Du Toit will admit that he believes in having a large staff around him. "We have been criticised that our margins have always been lower than other shops such as Coronation and the defunct BoE. But I made it clear to Stephen and Bernard that I was building a sustainable business for the long term."


He will quite openly admit that he employs some people because they raise the profile of the business on the cocktail and conference circuits. After a spell as a private client manager and running the unit trust business, Gardiner now spends a great deal of time talking about the investment markets at breakfasts and evening functions.


And Michael Power, an academic employed by Investec a couple of years ago, has become an invaluable rent-a-quote on China and India .


But at the end of the day there is an impenetrable inner circle of colleagues who are also close friends - and no doubt, as they got in early, they are materially extremely well off.


Gail Boon (now Daniel) was Du Toit's first partner in the business when she was brought in to assist him on the Metboard Equity Fund. She still runs that fund (it is now called Investec Equity) and rates as one of the top equity managers in SA.


She is as competitive as Du Toit and could have been a professional tennis player (she beat Amanda Coetzer once) - Du Toit says he gave up tennis when Gail beat him.


Domenico (Mimi) Ferrini, who joined from stockbroker Kaplan Stewart, rose to chief dealer and now has the unenviable task of managing the investment professionals in London. And Kim McFarland (who has been businesswoman of the year) joined in 1993 as the chief operating officer and remains Du Toit's key executive on issues such as administration and finance.


Gardiner, who joined in 1992, is also part of the inner circle, as are John Green and Thabo Khojane, MD and deputy MD of Investec Asset Management SA.


Some people leave Investec Asset Management as they know they will never be CEO because Du Toit, still just 44, may be around for a couple more decades. A few have become CEOs of competitors - Brits is now MD of Stanlib Asset Management, while the former manager of the Investec Commodity fund, Johan van der Merwe, runs Sanlam Investment Management.


Others go to set up their own shops. Herman Steyn, who ran the Investec Index fund, set up Prescient, SA's top quantitative asset management business, and Piet Viljoen set up his own boutique, Regarding Capital Management, three years ago.


"There is room for only one entrepreneur at Investec Asset Management, and that's Hendrik," says Steyn.


Du Toit vehemently disagrees with this assertion. "Our key strength is that we are a talent factory. Inevitably some of the talent does move on from time to time."


Another illustration of Du Toit's success is that Investec is the only SA asset manager to have made a real success of its international business - Old Mutual has a larger asset management footprint but its businesses are still run by local management on a decentralised basis.

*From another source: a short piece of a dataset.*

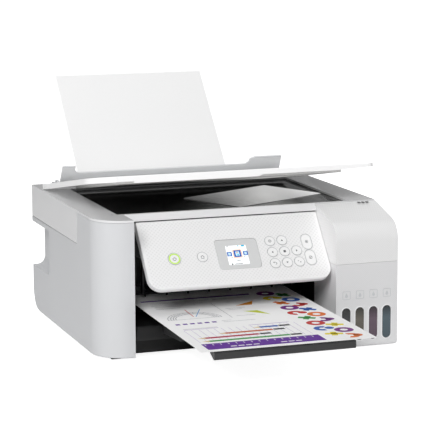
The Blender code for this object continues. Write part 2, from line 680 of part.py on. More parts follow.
def drive_pulley():
    """Return the motor's pulley and its shaft through the rail."""
    wheel = rod("Y", (BELT_ENDS[1], BELT_Z), PULLEY_R, RAIL_Y - 8.0, RAIL_Y - 1.5, 20)
    return fuse(wheel, rod("Y", (BELT_ENDS[1], BELT_Z), 2.0, RAIL_Y - 4.0, RAIL_Y + 3.0, 12))


def roller(centre, radius, half_length, shaft_low, shaft_high):
    """Return a rubber roller on its shaft along X."""
    x, y, z = centre
    body = rod("X", (y, z), radius, x - half_length, x + half_length, 24)
    return fuse(body, rod("X", (y, z), 3.0, shaft_low, shaft_high, 12))


def platen():
    """Return the ribbed platen under the print head."""
    plate = block((-125.0, -40.0, 50.0), (92.0, 25.0, 57.0))
    ribs = [block((x - 2.0, -38.0, 56.0), (x + 2.0, 23.0, 59.5)) for x in range(-108, 90, 31)]
    return fuse(plate, *ribs)


def maintenance_station():
    """Return the capping station under the print head's home place."""
    station = block((97.0, -12.0, 11.3), (163.0, 50.0, 58.0))
    return carve(station, block((106.0, 2.0, 50.0), (150.0, 38.0, 70.0)))


def power_supply():
    """Return the power supply box and its mains inlet."""
    box = block((-160.0, 100.0, 11.3), (-112.0, 165.0, 60.0))
    corner_cut = prism([(140.0, 0.0), (180.0, 0.0), (180.0, 30.0), (165.0, 30.0)], "X", -170.0, -100.0)
    inlet = block((-149.5, 160.0, 32.5), (-126.5, REAR - 1.0, 49.5))
    socket = prism(rounded((-145.0, 37.0), (-131.0, 45.0), (4.0,) * 4, 4), "Y", REAR - 13.0, REAR + 5.0)
    return carve(fuse(carve(box, corner_cut), inlet), socket)


def main_board():
    """Return the main circuit board on its posts, with its data socket at the rear."""
    board = block((108.0, 70.0, 40.0), (164.0, 168.0, 41.6))
    posts = [rod("Z", (x, y), 3.0, 11.3, 40.8, 10) for x in (113.0, 159.0) for y in (76.0, 130.0)]
    socket = block((128.4, 150.0, 41.4), (141.6, REAR - 1.0, 54.6))
    hollow = block((130.4, REAR - 10.0, 44.0), (139.6, REAR + 5.0, 52.6))
    return carve(fuse(board, *posts, socket), hollow)


# ---- assembly -----------------------------------------------------------------------------------
def finishes():
    """Return every material by name."""
    return {
        "white": material("white_abs", (236, 236, 238), 0.42),
        "body": material("light_grey_abs", (216, 217, 219), 0.45),
        "face": material("textured_white_panel", (240, 240, 240), 0.5),
        "grey": material("mid_grey_abs", (196, 198, 200), 0.45),
        "black": material("black_abs", (22, 22, 23), 0.5),
        "tray": material("charcoal_abs", (58, 58, 58), 0.45),
        "rubber": material("black_rubber", (30, 30, 30), 0.85),
        "steel": material("zinc_plated_steel", (168, 170, 172), 0.35, 1.0),
        "glass": material("platen_glass", (20, 20, 20), 0.08, 0.0, 0.5),
        "display": material("display_window", (221, 221, 221), 0.25),
        "button": material("button_white", (243, 243, 243), 0.4),
        "board": material("circuit_board", (34, 96, 58), 0.5),
        "paper": material("white_paper", (243, 243, 243), 0.9),
        "ink_black": material("tank_black", (58, 58, 58), 0.2, 0.0, 0.9),
        "ink_yellow": material("tank_yellow", (95, 89, 78), 0.2, 0.0, 0.9),
        "ink_magenta": material("tank_magenta", (90, 74, 87), 0.2, 0.0, 0.9),
        "ink_cyan": material("tank_cyan", (74, 90, 99), 0.2, 0.0, 0.9),
    }


def build_casing(root, paint):
    """Add the fixed shells, feet and floor."""
    add_part("base_pan", base_pan(), paint["black"], root)
    add_part("left_housing", left_housing(), paint["body"], root)
    add_part("right_housing", right_housing(), paint["body"], root)
    add_part("rear_housing", rear_housing(), paint["body"], root)
    for name, low, high in (
            ("foot_front_left", (-165.0, -120.0, 0.0), (-147.0, -106.0, CASE_BOTTOM - GAP)),
            ("foot_front_right", (137.0, -150.0, 0.0), (157.0, -132.0, 2.0 - GAP))):
        add_part(name, block(low, high), paint["rubber"], root)


def build_scanner(root, paint):
    """Add the scanner unit on its rear axis, the sensor bar in it and the lid on top."""
    unit = pivot("scanner_axis", SCANNER_AXIS, 0.0, root)
    add_part("scanner_bezel", scanner_bezel(), paint["white"], unit, SCANNER_AXIS)
    add_part("scanner_tub", scanner_tub(), paint["black"], unit, SCANNER_AXIS)
    add_part("scanner_glass", scanner_glass(), paint["glass"], unit, SCANNER_AXIS)
    home = (-135.0, 3.0, 150.0)
    bar = pivot("scan_carriage_axis", below(home, SCANNER_AXIS), 0.0, unit)
    add_part("scan_carriage", scan_carriage(), paint["black"], bar, home)
    photo = block((-75.5, -50.5, 0.0), (75.5, 50.5, 0.4))
    place = Matrix.Translation((59.0, -6.0, TOP - PLATE + 0.1))
    turn = Matrix.Rotation(math.radians(26.0), 4, "Z")
    bmesh.ops.transform(photo, matrix=place @ turn, verts=photo.verts)
    add_part("original_sheet", photo, paint["paper"], unit, SCANNER_AXIS)
    hinge = pivot("lid_axis", below(LID_AXIS, SCANNER_AXIS), -LID_OPEN, unit)
    add_part("document_lid", document_lid(), paint["white"], hinge)
    add_part("lid_pad", lid_pad(), paint["face"], hinge)


def build_panel(root, paint):
    """Add the tilting control panel, its display window and its twelve sprung buttons."""
    hinge = pivot("panel_axis", PANEL_AXIS, -PANEL_TILT, root)
    add_part("control_panel", control_panel(), paint["face"], hinge)
    window = prism(display_outline(GAP), "Y", PANEL_FACE + 0.3, PANEL_FACE + 4.0)
    add_part("display", window, paint["display"], hinge)
    for name, x, distance, half_height, radius in button_list():
        shape = prism(button_outline(half_height, radius), "Y", PANEL_FACE - 0.3, PANEL_FACE + 7.0)
        button = add_part(name, shape, paint["button"], hinge)
        button.location = Vector((x, 0.0, panel_z(distance))) * MM


def build_tanks(root, paint):
    """Add the tank block: housing, four tanks, four filler caps and the hinged cover."""
    add_part("tank_housing", tank_housing(), paint["body"], root)
    for colour, x in zip(TANK_COLOURS, tank_centres()):
        add_part("ink_tank_" + colour, ink_tank(x), paint["ink_" + colour], root)
        axis = (x, CAP_AXIS_Y, CAP_AXIS_Z)
        hinge = pivot("cap_axis_" + colour, axis, 0.0, root)
        add_part("tank_cap_" + colour, tank_cap(x), paint["grey"], hinge, axis)
    hinge = pivot("tank_cover_axis", COVER_AXIS, 0.0, root)
    add_part("tank_cover", tank_cover(), paint["body"], hinge, COVER_AXIS)


def build_feeder(root, paint):
    """Add the rear feeder, its guard, support, edge guides, roller and loaded sheets."""
    add_part("feeder_frame", feeder_frame(), paint["grey"], root)
    guard = pivot("guard_axis", GUARD_AXIS, GUARD_LEAN, root)
    add_part("feed_guard", feed_guard(), paint["grey"], guard)
    slope = pivot("feed_slope", FEED_ORIGIN, -FEED_TILT, root)
    half = SHEET_WIDTH / 2
    stack = block((FEED_X - half, -0.8, FEED_BOTTOM), (FEED_X + half, 0.6, FEED_BOTTOM + SHEET_LENGTH))
    add_part("feed_sheets", stack, paint["paper"], slope)
    support = prism(rounded((FEED_X - 60.0, -72.0), (FEED_X + 60.0, 95.0), (0.0, 0.0, 12.0, 12.0)),
                    "Y", 4.9, 7.6)
    add_part("paper_support", support, paint["grey"], slope)
    add_part("edge_guide_left", edge_guide(-1), paint["grey"], slope)
    add_part("edge_guide_right", edge_guide(1), paint["grey"], slope)
    axis = pivot("feed_roller_axis", FEED_ROLLER, 0.0, root)
    add_part("feed_roller", roller(FEED_ROLLER, FEED_ROLLER_R, 20.0, -162.6, 100.0), paint["rubber"],
             axis, FEED_ROLLER)


def build_output(root, paint):
    """Add the tray housing, the two sliding trays, the exit roller and the printed sheet."""
    add_part("tray_base", tray_base(), paint["tray"], root)
    slope = pivot("tray_slope", TRAY_ORIGIN, -TRAY_SLOPE, root)
    add_part("output_tray", output_tray(), paint["tray"], slope)
    add_part("tray_extension", tray_extension(), paint["tray"], slope)
    axis = pivot("exit_roller_axis", EXIT_ROLLER, 0.0, root)
    add_part("exit_roller", roller(EXIT_ROLLER, EXIT_ROLLER_R, 105.0, -162.6, 170.0), paint["rubber"],
             axis, EXIT_ROLLER)
    half = SHEET_WIDTH / 2
    sheet = turned(block((PRINT_X - half, -SHEET_LENGTH, 0.0), (PRINT_X + half, 0.0, PRINT_THICK)),
                   (0.0, PRINT_REAR, PRINT_Z), -PRINT_TILT)
    add_part("printed_sheet", sheet, paint["paper"], root)


def build_engine(root, paint):
    """Add the print engine's frame, rail, carriage, drive and electronics."""
    add_part("paper_path_frame", paper_path_frame(), paint["black"], root)
    add_part("carriage_rail", carriage_rail(), paint["steel"], root)
    home = (CARRIAGE_X, 20.0, 95.0)
    axis = pivot("print_carriage_axis", home, 0.0, root)
    add_part("print_carriage", print_carriage(), paint["black"], axis, home)
    add_part("drive_belt", drive_belt(), paint["rubber"], root)
    hub = (BELT_ENDS[1], RAIL_Y, BELT_Z)
    axis = pivot("pulley_axis", hub, 0.0, root)
    add_part("drive_pulley", drive_pulley(), paint["steel"], axis, hub)
    motor = rod("Y", (BELT_ENDS[1] - 4.0, BELT_Z), 12.0, RAIL_Y + 3.3, RAIL_Y + 26.0, 20)
    add_part("carriage_motor", motor, paint["steel"], root)
    motor = rod("X", (20.0, 30.0), 17.0, -160.0, -132.0, 20)
    add_part("feed_motor", motor, paint["steel"], root)
    add_part("platen", platen(), paint["black"], root)
    add_part("maintenance_station", maintenance_station(), paint["black"], root)
    add_part("power_supply", power_supply(), paint["black"], root)
    add_part("main_board", main_board(), paint["board"], root)


def build():
    """Clear the scene and build the whole printer."""
    for item in list(bpy.data.objects):
        bpy.data.objects.remove(item)
    root = pivot("printer", (0.0, BODY_SHIFT, 0.0))
    paint = finishes()
    build_casing(root, paint)
    build_scanner(root, paint)
    build_panel(root, paint)
    build_tanks(root, paint)
    build_feeder(root, paint)
    build_output(root, paint)
    build_engine(root, paint)


build()
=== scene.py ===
"""Finished looks of an ink-tank all-in-one printer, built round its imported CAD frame.

Shapes are modelled in millimetres. A Slope is a frame turned about X, in which the panel, the feeder,
the trays, the lid and the loose sheets lie level; publish() turns a shape into Blender's metres.
"""

import json
import logging
import math
from dataclasses import dataclass, field
from enum import Enum
from typing import Callable, Iterable, Optional

import bmesh
import bpy
from mathutils import Matrix, Vector

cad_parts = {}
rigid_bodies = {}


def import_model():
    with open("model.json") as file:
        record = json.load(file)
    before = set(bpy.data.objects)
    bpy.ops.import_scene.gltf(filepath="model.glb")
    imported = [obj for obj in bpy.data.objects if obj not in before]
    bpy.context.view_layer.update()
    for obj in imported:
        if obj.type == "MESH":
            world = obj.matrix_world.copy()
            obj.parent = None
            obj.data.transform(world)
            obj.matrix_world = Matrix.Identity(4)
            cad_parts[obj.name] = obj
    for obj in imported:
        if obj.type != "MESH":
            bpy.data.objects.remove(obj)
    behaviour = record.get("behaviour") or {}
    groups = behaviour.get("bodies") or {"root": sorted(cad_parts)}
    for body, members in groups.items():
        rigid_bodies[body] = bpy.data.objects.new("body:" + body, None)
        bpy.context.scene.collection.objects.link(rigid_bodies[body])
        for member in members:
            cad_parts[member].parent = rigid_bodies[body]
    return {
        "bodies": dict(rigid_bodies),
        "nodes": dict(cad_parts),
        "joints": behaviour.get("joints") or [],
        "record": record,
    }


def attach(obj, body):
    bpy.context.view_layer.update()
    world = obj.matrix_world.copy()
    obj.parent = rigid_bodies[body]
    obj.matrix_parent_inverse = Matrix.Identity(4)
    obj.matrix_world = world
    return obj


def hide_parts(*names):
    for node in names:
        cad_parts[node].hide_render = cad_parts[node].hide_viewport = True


LOG = logging.getLogger("printer")
MM = 0.001
SHARP = math.radians(35)
Outline = list[tuple[float, float]]
Colour = tuple[float, float, float, float]
Socket = bpy.types.NodeSocket
Tree = bpy.types.NodeTree
Shape = bmesh.types.BMesh


# ---- colours and nodes --------------------------------------------------------------------------
def linear(code: str, gain: float = 1.0) -> Colour:
    """Turn an sRGB hex value into a linear colour.

    Args:
        code: The colour, such as "#F0F0F0".
        gain: What the linear value is multiplied by.

    Returns:
        Red, green, blue and an alpha of 1.
    """
    levels = [int(code[start:start + 2], 16) / 255 for start in (1, 3, 5)]
    curve = [c / 12.92 if c <= 0.04045 else ((c + 0.055) / 1.055) ** 2.4 for c in levels]
    red, green, blue = (min(1.0, value * gain) for value in curve)
    return red, green, blue, 1.0


def add_node(tree: Tree, kind: str, settings: Optional[dict] = None,
             links: Optional[dict] = None) -> bpy.types.ShaderNode:
    """Add a shader node with its settings and links.

    Args:
        tree: The node tree it goes in.
        kind: The node's type without its ShaderNode prefix.
        settings: Values by input name or number, or by property name.
        links: Output sockets by the name or number of the input they feed.

    Returns:
        The new node.
    """
    node = tree.nodes.new("ShaderNode" + kind)
    for key, value in (settings or {}).items():
        if isinstance(key, int) or key in node.inputs:
            node.inputs[key].default_value = value
        else:
            setattr(node, key, value)
    for key, socket in (links or {}).items():
        tree.links.new(node.inputs[key], socket)
    return node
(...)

Investec inherited the fund management shop Guinness Flight when Koseff and Kantor bought Guinness Mahon and Hambros Plc. The purchase price has never been disclosed.


"We originally planned to grow organically, but when Guinness Flight was acquired as part of the Guinness Mahon and Hambros businesses, we inherited a platform and an infrastructure - though admittedly Guinness Flight wasn't exactly an A-list City [of London] firm."


Only two senior figures remain from Guinness Flight. One is Philip Saunders, whom Du Toit calls one of his investment muses (the other being Daniel).


A Cambridge man like Du Toit, Saunders was head of marketing at Guinness Flight after several years as a bond manager, but he has become the most important investment professional in the London office. He runs the Global Managed fund, in which most of Investec's institutional clients invest their 15% offshore allocation. At 48, he adds a little grey hair to Investec's team of 20- and 30-something investment professionals.


The other is John Stopford, who was relocated to Cape Town for three years to set up a specialist bond team. It is hard to overstate Stopford's contribution in setting up this business unit.


Though the fixed income team did not win any S&P sector awards this year, Investec (formerly Metboard) Gilt was second only to Henk Viljoen's Stanlib Bond Fund over five years. And the consistently above-average performance of its Income and Gilt funds contributed to the overall awards.


Saunders remembers that the integration of Guinness Flight was by no means easy. "It was a brutal time after the takeover. Hendrik sent in George Brits to rebuild the entire equity process. There are still pockets of the old Guinness Flight equity business, such as Temple Bar Investment Trust, a UK value equity fund. But we used to have a top-down process in which economic research would be the main driver and Investec was determined to bring in a bottom-up approach in which stockpicking was the main source of added value. They wanted to translate what had worked for them in SA to the UK."


Saunders says the most critical insight Du Toit took back to Cape Town from London was that specialisation was on its way.


Investec Asset Management's core SA business in 1998 was its bog standard institutional balanced product - pension funds would give it the discretion to run a full portfolio of assets for them, typically 65% in equity, 25% in bonds and 10% in property and cash.


Du Toit could see from the UK that pension funds were going to stop awarding balanced mandates and instead split their portfolio between specialist managers - giving one domestic equities, another foreign bonds, another property and so on.


He saw it was only a matter of time before SA moved the same way - as indeed it is doing.


"I was conscious that as we got bigger we faced the threat of specialist boutiques," says Du Toit. "I want the investment professionals here to have the best of both worlds - all the freedom, and most of the financial rewards, of a boutique as well as the infrastructural and marketing support of a large asset manager, without the financial risk involved in setting up your own shop."


Investec has separate "value propositions" (critics might call them silos) for different equity styles. There is the equity value silo investing primarily in undervalued sectors of the JSE, the equity core silo which invests across the market, and the equity growth silo, investing in shares with above-average earnings growth prospects.


Investec Growth and Value have both won S&P awards. Investec Equity came second in the much larger general equity category, to PSG Alphen Growth over three years and to Nedbank Rainmaker over five years.


Another silo is quants equity (a more sophisticated and expensive version of an index fund) . And there is an absolute return silo under Clyde Rossouw, which has, if anything, given better returns than it did under Rossouw's high-profile predecessor, Piet Viljoen.


With these pockets of excellence, Investec is well placed to continue winning awards.


It's a record Kantor is obviously proud of, though he's not complacent. "Hendrik certainly gets it right most of the time," he concedes, "though he does miss some trends - we should have built a far more substantial hedge fund business by now, for example."